There are about 15 national-level PRS matches each year. At the end of the year the match scores are evaluated and the top ranked shooters are invited to compete head-to-head in the PRS Championship Match. We surveyed the shooters who qualified for the championship, asking all kinds of questions about the equipment they ran that season. This is a great set of data, because 100 shooters is a significant sample size, and this particular group are experts among experts. It includes guys like George Gardner (President/Senior Rifle Builder of GA Precision), Wade Stuteville of Stuteville Precision, Jim See of Center Shot Rifles, Matt Parry of Parry Custom Gun, Aaron Roberts of Roberts Precision Rifles, shooters from the US Army Marksmanship Unit, and many other world-class shooters.

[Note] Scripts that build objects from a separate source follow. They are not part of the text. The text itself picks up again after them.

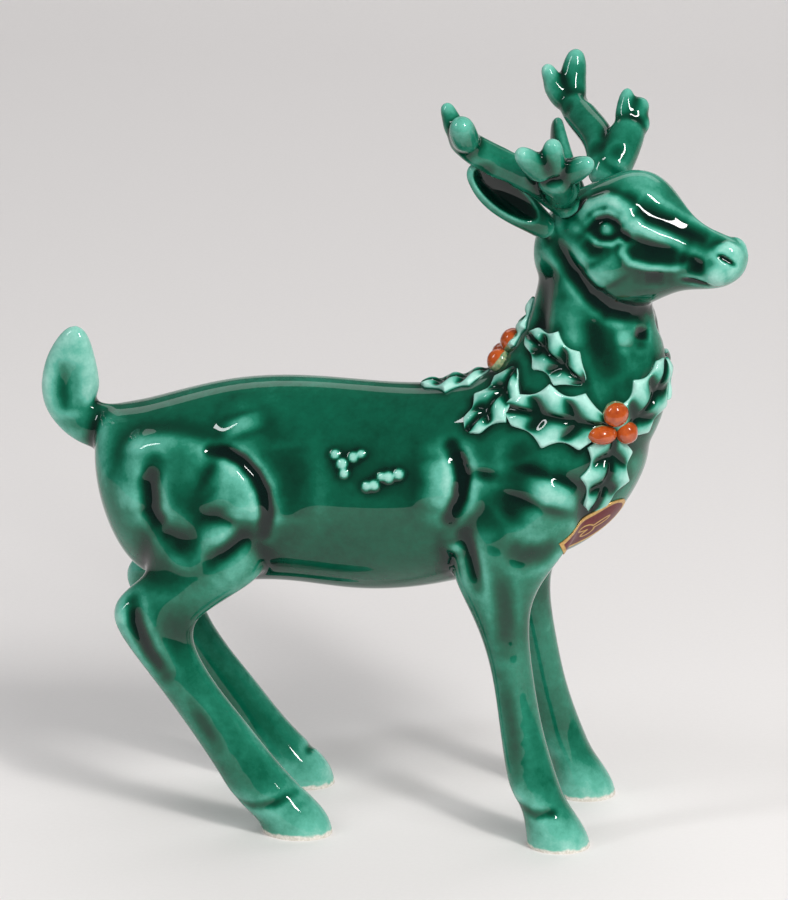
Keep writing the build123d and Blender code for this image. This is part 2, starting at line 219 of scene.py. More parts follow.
class Clay:
    """A skin held as arrays while it is smoothed and tooled."""

    def __init__(self, skin):
        self.skin = skin
        self.count = len(skin.vertices)
        self.points = np.empty(self.count * 3)
        skin.vertices.foreach_get("co", self.points)
        self.points = self.points.reshape(-1, 3)
        ends = np.empty(len(skin.edges) * 2, np.int64)
        skin.edges.foreach_get("vertices", ends)
        self.first, self.second = ends.reshape(-1, 2).T
        self.valence = np.bincount(ends, minlength=self.count).clip(1)

    def around(self, values):
        """The mean of each point's neighbours."""
        total = np.zeros_like(values)
        for column in range(values.shape[1]):
            total[:, column] += np.bincount(self.first, values[self.second, column], self.count)
            total[:, column] += np.bincount(self.second, values[self.first, column], self.count)
        return total / self.valence[:, None]

    def smooth(self, rounds, where=1.0):
        """Relaxes the skin, fully or by a weight at each point."""
        weight = np.broadcast_to(np.asarray(where, float), self.count)[:, None] * 0.5
        for _ in range(rounds):
            self.points += (self.around(self.points) - self.points) * weight

    def settle(self):
        """Writes the points back and reads the normals there."""
        self.skin.vertices.foreach_set("co", self.points.ravel())
        self.skin.update()
        self.normals = np.empty(self.count * 3)
        self.skin.vertex_normals.foreach_get("vector", self.normals)
        self.normals = self.normals.reshape(-1, 3)
        faces = [tuple(face.vertices) for face in self.skin.polygons]
        self.solid = BVHTree.FromPolygons(self.points.tolist(), faces)

    def near(self, path, width):
        """How much of a tool's touch each point gets, along a path and fading over its width."""
        nearest = np.full(self.count, np.inf)
        along = np.zeros(self.count)
        runs = list(zip(path, path[1:])) or [(path[0], path[0] + Vector((0, 0, 1e-6)))]
        for step, (start, end) in enumerate(runs):
            way = np.array(end - start)
            share = ((self.points - np.array(start)) @ way / (way @ way)).clip(0, 1)
            gap = np.linalg.norm(self.points - (np.array(start) + share[:, None] * way), axis=1)
            closer = gap < nearest
            nearest[closer] = gap[closer]
            along[closer] = (step + share[closer]) / len(runs)
        fall = (1 - (nearest / (width * MM)) ** 2).clip(0, 1) ** 2
        if len(path) > 1:
            fall *= np.sin(np.pi * along.clip(0.04, 0.96)) ** 0.5
        return fall

    def pull(self, path, width, height):
        """Raises the skin along a path by a height in millimetres, or presses it in if negative."""
        self.points += self.normals * (height * MM * self.near(path, width))[:, None]


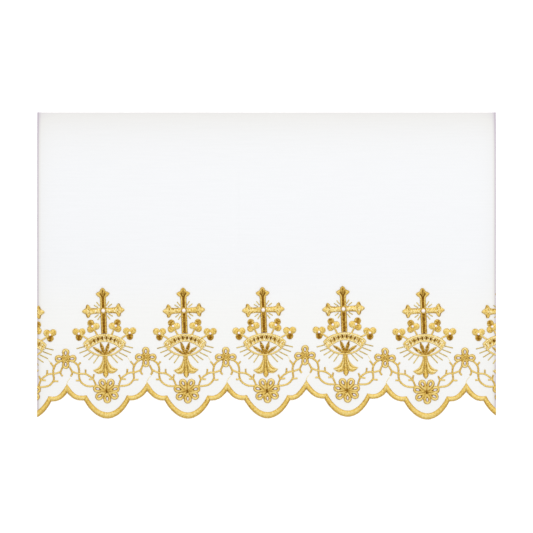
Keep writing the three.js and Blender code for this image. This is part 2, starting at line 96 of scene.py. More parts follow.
# Scalloped edge: each repeat's name, lowest point, lean in degrees, lift of its cross and arch, and drops of
# its rosette and right outer trefoil
Lobe = namedtuple("Lobe", "name x y lean lift rosette_drop trefoil_drop")
LOBES = [
    Lobe("left", -216.8, -140.1, 3.0, -1.2, 0.0, 0.0),
    Lobe("1", -145.2, -139.2, 2.2, 0.1, 0.0, 0.2),
    Lobe("2", -71.7, -139.3, 2.2, 0.4, 0.0, 0.9),
    Lobe("3", 1.1, -139.0, 2.4, 0.7, 0.0, 0.5),
    Lobe("4", 74.1, -137.6, 2.3, 0.1, 1.0, 1.7),
    Lobe("5", 146.8, -140.1, 2.2, 0.9, 0.0, 0.7),
    Lobe("right", 219.4, -139.8, 2.2, 0.4, 0.0, 0.0),
]
CUSPS = [
    # x, y
    (-182.0, -111.9),
    (-108.9, -110.2),
    (-35.9, -110.2),
    (36.4, -108.4),
    (109.5, -111.1),
    (182.3, -110.8),
]
# How far a link's chart starts under its cusp, a cusp's height over a scallop's tip, where its lift is full
LINK_BELOW_CUSP = 0.9
CUSP_OVER_LOBE = 28.0
LINK_REACH = 25.0
# Bezier points of a scallop's half and of the small arcs at a cusp, and the edging's width
LOBE_TIP_Y, LOBE_TIP_PULL = 2.7, 8.7
LOBE_SIDE, LOBE_END, LOBE_SKEW = (16.2, 11.7), (19.5, 18.8), 0.03
SMALL_CUSP, SMALL_END = (4.7, 6.9), (7.8, 1.4)
TIP_WIDTH, SIDE_WIDTH, CUSP_WIDTH = 6.0, 4.4, 4.9
# The edging's start over the surface under the cloth, and its length past the sides before they are cut
EDGING_BASE, EDGING_PAST_SIDE = 0.05, 8.0
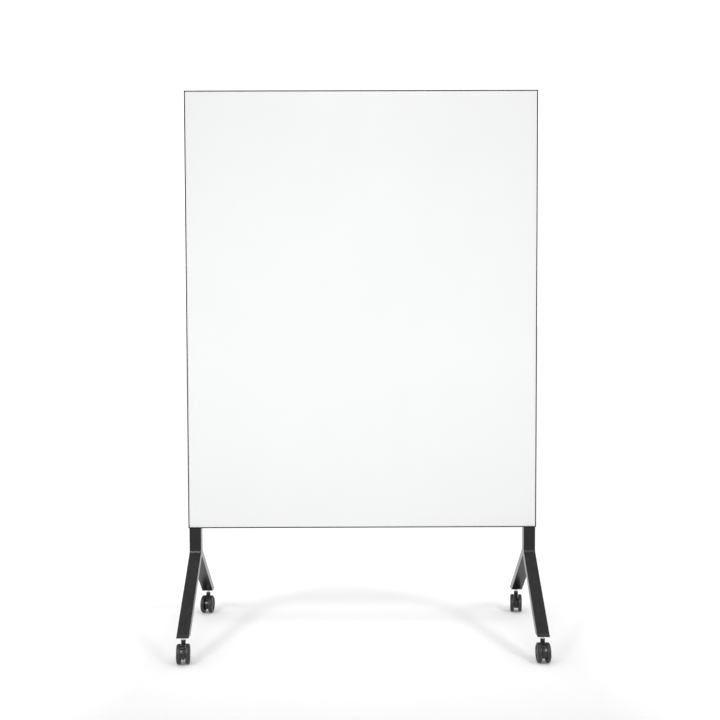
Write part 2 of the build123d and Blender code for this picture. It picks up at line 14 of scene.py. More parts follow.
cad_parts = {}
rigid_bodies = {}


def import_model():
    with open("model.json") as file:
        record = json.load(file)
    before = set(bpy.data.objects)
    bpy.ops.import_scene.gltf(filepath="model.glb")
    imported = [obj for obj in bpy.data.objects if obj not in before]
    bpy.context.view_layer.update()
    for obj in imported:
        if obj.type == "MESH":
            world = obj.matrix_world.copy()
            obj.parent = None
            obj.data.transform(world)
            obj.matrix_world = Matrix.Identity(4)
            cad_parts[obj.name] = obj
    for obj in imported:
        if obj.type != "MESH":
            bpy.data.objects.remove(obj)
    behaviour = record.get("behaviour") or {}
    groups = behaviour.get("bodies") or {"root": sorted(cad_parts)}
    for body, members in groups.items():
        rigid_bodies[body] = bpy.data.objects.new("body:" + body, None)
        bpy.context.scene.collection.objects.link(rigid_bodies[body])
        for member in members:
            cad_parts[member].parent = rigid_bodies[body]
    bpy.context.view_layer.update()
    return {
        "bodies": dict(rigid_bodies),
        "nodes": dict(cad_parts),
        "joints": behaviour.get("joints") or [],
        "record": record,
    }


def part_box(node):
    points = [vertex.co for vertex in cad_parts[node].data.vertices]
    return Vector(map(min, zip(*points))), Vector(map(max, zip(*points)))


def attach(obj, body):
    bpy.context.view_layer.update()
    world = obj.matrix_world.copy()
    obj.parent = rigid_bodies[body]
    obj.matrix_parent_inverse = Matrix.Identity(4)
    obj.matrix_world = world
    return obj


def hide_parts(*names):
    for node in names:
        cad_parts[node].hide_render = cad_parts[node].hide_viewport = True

Think of the best shooter you know … it’s actually very unlikely that person is good enough to break into the top 100. I know I’m not! I competed against a few of these guys for the first time earlier this year, and I was humbled. It’s incredible what these guys can do with a rifle. For example, the match in Oklahoma I was in had a station that required you to engage 4 steel targets scattered at random distances from 300 to 800 yards, and you only had 15 seconds! I think I hit 2, and rushed my 3rd shot. I didn’t even get the 4th shot off! But, one of these guys cleaned that stage with 4 seconds to spare! Yep, he got 4 rounds on target at distance in 11 seconds. That’s the caliber of shooter we’re talking about. It’s very different from benchrest or F-class competitions, but make no mistake … these guys are serious marksmen.